あるモロッコ出身の女の子は母国語がアラビア語なので、読む方向が英語とは逆でメニューを理解できません。ただ、彼女は本当にここで働きたいという意志が強かったので彼女が働けるように、私たちはお客さんにメニューを書いてもらう注文書を作りました。注文書をテーブルに持って行き、お客さんに注文したいメニューをチェックしてもらうようお願いします。そしてその注文書をそのままキッチンに持っていき、オーダーを通します。
ダウニーズがここで働くために最も重要なことは、業務の流れを理解することです。なので、毎朝9時に出勤したら、本日の業務をボードで確認します。そして一緒に業務内容のおさらいをします。途中で何をやるかわからずマネージャーの元に聞きにきた時は、再度ボードを確認して自分で何をするべきか、思い出すように促します。
料理が美味しいは大前提。クオリティには手を抜かない
Q. お客さんの層はどんな人々が多いですか?
若者からお年寄りまで幅広い年代が来られます。お客さんがここに来る理由は、食事が美味しいからです。私たちはホームメイドにこだわっていて、化学調味料も出来合いのものも使っていません。アップルパイも、ブラウニーも、全て店内で作り、クオリティの高いフードを提供しているので、お客さんも常連でやってきてくれるのです。
Q. お客さんとのやりとりで困ったことなどはありますか?
いいえ、お客様は我々のことを知ってから来るので、ダウン症の子たちがここで働いていることも、彼らにどこまで期待できるかも、よく理解してくれます。例えば注文したコーヒーが提供されるまでに時間がかかっても、理解してくれます。

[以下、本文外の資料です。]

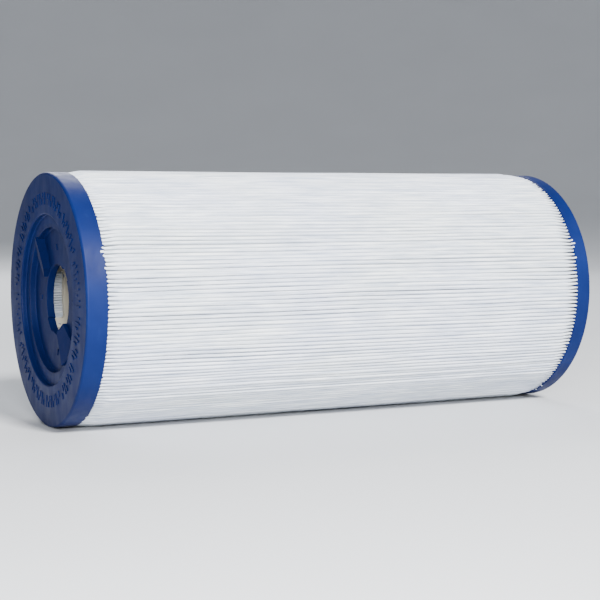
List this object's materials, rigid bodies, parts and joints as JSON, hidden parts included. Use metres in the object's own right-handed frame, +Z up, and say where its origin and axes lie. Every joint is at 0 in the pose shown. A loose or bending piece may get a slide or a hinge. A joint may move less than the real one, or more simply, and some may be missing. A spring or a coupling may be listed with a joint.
{
  "type": "pleated filter cartridge",
  "caption": "Cylindrical pleated filter cartridge with cast end caps, a windowed centre core and a bayonet opening in the front end.",
  "frame": {"origin": "on the bore's axis, halfway between the two end faces", "axes": "X along the bore, with the front (bayonet) end towards -X; +Z up with the cartridge lying on its side; angles in the part run from +Z"},
  "size_m": [0.2834, 0.125, 0.125],
  "materials": {
    "media": "matt spun-bonded polyester",
    "hot_melt": "waxy, translucent",
    "cap_resin": "semi-gloss cast polyurethane",
    "hub_plastic": "semi-gloss moulded",
    "core_plastic": "satin moulded"
  },
  "bodies": {
    "root": {"pleated_media": "media", "media_seam": "hot_melt", "front_end_cap": "cap_resin", "rear_end_cap": "cap_resin", "front_bayonet_hub": "hub_plastic", "rear_hub": "hub_plastic", "core_section_1": "core_plastic", "core_section_2": "core_plastic", "core_section_3": "core_plastic", "core_section_4": "core_plastic"}
  },
  "joints": []
}
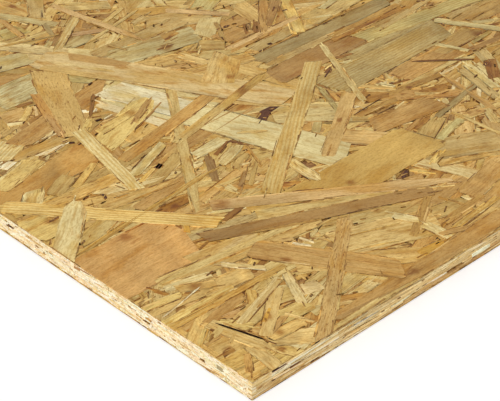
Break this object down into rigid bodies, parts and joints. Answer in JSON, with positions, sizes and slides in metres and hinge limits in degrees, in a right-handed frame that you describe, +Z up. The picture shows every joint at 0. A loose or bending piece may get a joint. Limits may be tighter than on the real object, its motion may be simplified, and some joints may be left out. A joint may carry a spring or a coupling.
{
  "type": "osb panel",
  "caption": "Flat square-edged sheet of oriented strand board, pressed from crossing wood strands, for sheathing, decking and lining.",
  "frame": {"origin": "middle of the lower face, which the sheet lies on", "axes": "+X along the sheet's length and its main strand direction, +Y across its width, +Z up through its thickness to the upper face"},
  "size_m": [2.5, 1.25, 0.012],
  "materials": {
    "strand_board": "bare pressed wood strands, lightly resin-glazed, satin"
  },
  "bodies": {
    "root": {"osb_panel": "strand_board"}
  },
  "joints": []
}
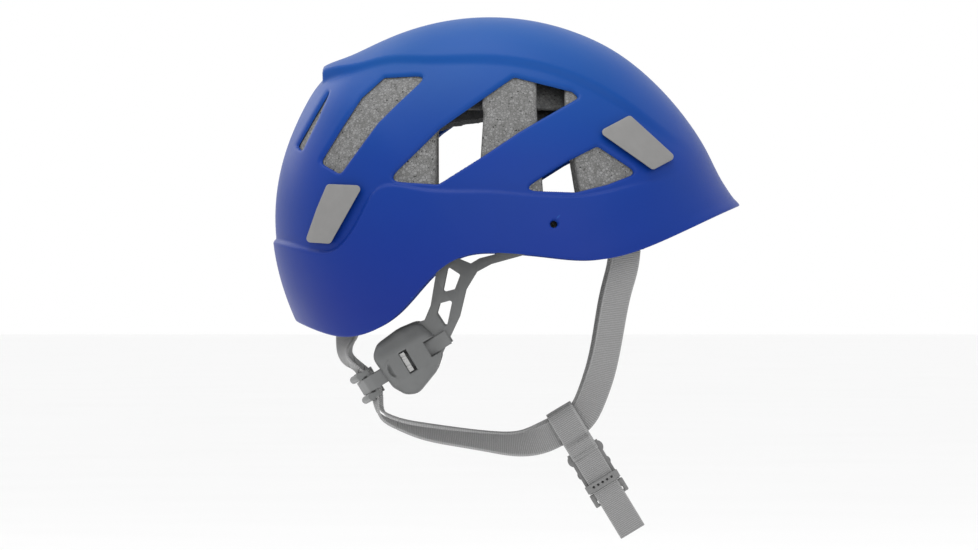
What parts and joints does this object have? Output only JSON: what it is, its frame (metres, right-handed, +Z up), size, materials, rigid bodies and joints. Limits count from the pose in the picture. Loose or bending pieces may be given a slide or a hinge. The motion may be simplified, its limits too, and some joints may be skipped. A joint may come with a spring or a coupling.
{
  "type": "climbing helmet",
  "caption": "Climbing helmet with vented moulded shell, two foam liners, lamp clips, tilting nape cradle with toothed adjusters, and webbing chin strap with side-release buckle.",
  "frame": {"origin": "centre of the head opening, level with the headband, on the middle plane", "axes": "+X to the face, +Y to the wearer's left, +Z up"},
  "size_m": [0.2754, 0.2238, 0.3046],
  "materials": {
    "shell_blue": "satin moulded plastic",
    "foam_light": "speckled bead foam, expanded polypropylene",
    "foam_dark": "speckled bead foam, expanded polystyrene",
    "pad_fabric": "brushed knit over soft foam",
    "webbing": "woven polyester webbing",
    "clip_grey": "fine satin texture",
    "buckle_grey": "fine matt texture",
    "pawl_grey": "satin",
    "grey_plastic": "matt moulded plastic"
  },
  "bodies": {
    "helmet": {"brow_band": "grey_plastic", "brow_pad": "pad_fabric", "buckle_socket": "buckle_grey", "chin_strap_left": "webbing", "chin_strap_right": "webbing", "crown_liner": "foam_dark", "crown_pad_left": "pad_fabric", "crown_pad_middle": "pad_fabric", "crown_pad_right": "pad_fabric", "lamp_clip_front_left": "clip_grey", "lamp_clip_front_right": "clip_grey", "lamp_clip_rear_left": "clip_grey", "lamp_clip_rear_right": "clip_grey", "pivot_pin_left": "grey_plastic", "pivot_pin_right": "grey_plastic", "ring_liner": "foam_light", "shell": "shell_blue", "side_strap_left": "webbing", "side_strap_right": "webbing", "strap_anchor_front_left": "grey_plastic", "strap_anchor_front_right": "grey_plastic", "strap_anchor_rear_left": "grey_plastic", "strap_anchor_rear_right": "grey_plastic"},
    "cradle": {"adjuster_housing_left": "grey_plastic", "adjuster_housing_right": "grey_plastic", "cradle_arm_left": "grey_plastic", "cradle_arm_right": "grey_plastic"},
    "nape_band": {"nape_band": "grey_plastic", "strap_keeper_left": "grey_plastic", "strap_keeper_right": "grey_plastic"},
    "pawl_right": {"adjuster_pawl_right": "pawl_grey"},
    "pawl_left": {"adjuster_pawl_left": "pawl_grey"},
    "buckle_plug": {"buckle_plug": "buckle_grey"},
    "prong_front": {"buckle_prong_front": "buckle_grey"},
    "prong_back": {"buckle_prong_back": "buckle_grey"}
  },
  "joints": [
    {"name": "cradle_tilt", "type": "hinge", "parent": "helmet", "child": "cradle", "pos_m": [0.018, 0, -0.006], "axis": [0, 1, 0], "range_deg": [-8, 4], "deforming": ["side_strap_right", "side_strap_left"]},
    {"name": "nape_slide", "type": "slide", "parent": "cradle", "child": "nape_band", "axis": [0.8572, 0, 0.515], "range_m": [-0.008, 0.0025], "deforming": ["side_strap_right", "side_strap_left"]},
    {"name": "pawl_right_press", "type": "hinge", "parent": "cradle", "child": "pawl_right", "pos_m": [-0.0552, -0.0748, -0.07752], "axis": [0.515, 0, -0.8572], "range_deg": [0, 5], "stiffness_Nm_per_rad": 0.02},
    {"name": "pawl_left_press", "type": "hinge", "parent": "cradle", "child": "pawl_left", "pos_m": [-0.0552, 0.0748, -0.07752], "axis": [-0.515, 0, 0.8572], "range_deg": [0, 5], "stiffness_Nm_per_rad": 0.02},
    {"name": "buckle_release", "type": "slide", "parent": "helmet", "child": "buckle_plug", "axis": [0.5195, 0, -0.8545], "range_m": [0, 0.03], "deforming": ["chin_strap_left", "buckle_prong_front", "buckle_prong_back"]},
    {"name": "prong_front_press", "type": "hinge", "parent": "buckle_plug", "child": "prong_front", "pos_m": [0.06559, -0.04945, -0.14632], "axis": [0, -1, 0], "range_deg": [0, 8], "stiffness_Nm_per_rad": 0.02},
    {"name": "prong_back_press", "type": "hinge", "parent": "buckle_plug", "child": "prong_back", "pos_m": [0.05636, -0.04945, -0.15193], "axis": [0, 1, 0], "range_deg": [0, 8], "stiffness_Nm_per_rad": 0.02}
  ]
}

ここに来る人々は、忙しいビジネスパーソンのような過ごし方をするよりも、コーヒーをゆっくり楽しんだり、おしゃべりをしたり、といった過ごし方をしています。また、ダウニーズたちとコミュニケーションをとることや、働く様子をみるのが好きという方も多く訪れます。平日日中はランチタイムに近くのオフィスで働いている人が来てくれたり、土曜日に家族連れで来てくれたり。
Q. Brownies and Downiesは地方や郊外に店舗が多いですが、なぜアムステルダム市内や都市部には展開しないのでしょうか?
物件の価格が高いことも理由の一つですが、アムステルダムにはたくさんのカフェやレストランがあります。またお客さんの数も多く忙しいので、ダウニーズたちにもプレッシャーになってしまいます。彼らがストレスなく働く環境としては、郊外の方が良いのです。
Q. ダウニーズが働きやすいように工夫するだけでなく、高い品質の食事を提供することも、Brownies&Downiesのコンセプトですよね。
はい、私たちはプロのシェフを雇っており、フードやドリンクの高いクオリティにも自信を持っています。私たちマネージャーは、ダウニーズたちの能力を見極めて、キッチン業務も任せる場合もあります。野菜を切ったり、りんごを混ぜたり、ブラウニーの生地を捏ねたりといった工程を教えながら一緒に行っています。
編集後記
この企業が拡大し続ける理由は、独自のビジネスモデルとマーケティング戦略の工夫に限らず、知的障害者でも個々の能力を発揮して働きやすくする各店舗における小さな工夫の積み重ねにあることがわかった。
そして、実際に店舗でお茶やコーヒー、ブラウニーを注文してみると、その美味しさに感動する。コーヒーもこだわりのあるプロデューサーから直接仕入れていたり、紅茶も厳選した6種類の香り高い茶葉を選ぶことができたり、ブラウニーなどの食事は全て店舗内でホームメイドだったりと、食事のクオリティが高いことも、成功の大きな要因となっている。また、店内の雰囲気もよく、常連も多いためかダウニーズとお客さんが仲良く話す様子が見てとれた。
ユニークなコンセプトで注目を引くことだけでなく、ビジネスとして成功を収めるためには、店舗運営の細部にまで手を抜かないこだわりと、地道な努力が重要なのだろう。